When you are finished, use the submit command to turn in your work. The course is 3421 (ignore the section number for this submission); the directory is a2.

Let us know if you have problems submitting the files. If you do not submit the files electronically, you will get no credit for this project. There will be over 1,000 queries to verify and we cannot possibly do it by hand.
Hints and DB2 Comments

DB2 SQL provides a useful clause called with. It is easiest to show it's use by example.
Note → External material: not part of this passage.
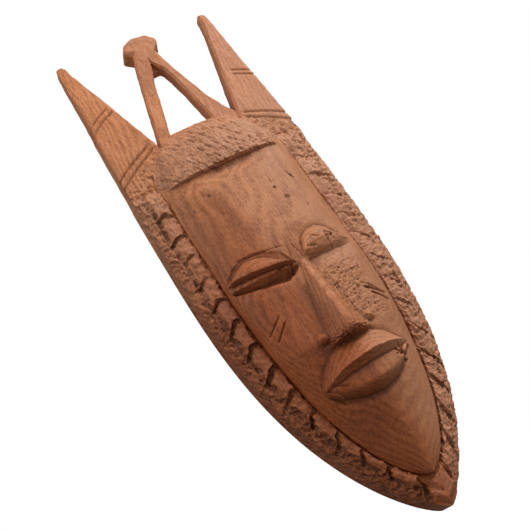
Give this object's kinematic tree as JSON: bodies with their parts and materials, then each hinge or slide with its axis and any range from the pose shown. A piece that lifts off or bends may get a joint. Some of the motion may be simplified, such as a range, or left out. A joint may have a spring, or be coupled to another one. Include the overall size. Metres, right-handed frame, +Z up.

Here is an SQL query for DB2 to find the purchases for which folks are owed refunds, as related to what you are doing in your refund APP. Query refund:

with
    best (cid, title, year, lowest) as
        (select distinct M.cid, O.title, O.year, min(price)
             from yrb_member M, yrb_purchase P, yrb_offer O
             where M.club = O.club and
                   M.cid = P.cid and
                   P.title = O.title and P.year = O.year
             group by M.cid, O.title, O.year)
select C.name, P.title, P.year, qnty, price, lowest
    from yrb_customer C, yrb_purchase P, Best B, yrb_offer O
    where P.cid = B.cid and P.title = B.title and
          P.year = B.year and P.title = O.title and
          P.year = O.year and P.club = O.club and
          C.cid = P.cid and
          O.price > B.lowest
    order by C.name, P.title, P.year;

One may have more tables in the with clause, if need be:

with
    first (...) as
        (...),
    second (...) as
        (...),
    third (...) as
        (...)
select ...
    ...;

Note that you can use the (temporary) view first inside the definition for second, and the views first and second inside the definition for third, and so forth.

DB2 is picky about nested SELECTS always being named via AS. For example,

select ...
    from (select ...) as A,
         (select ...) as B,
         ...
    ...;

Even if you do not need the alias names A or B later on, give the sub-queries (nested SELECTS) names anyway. Otherwise, DB2 will complain.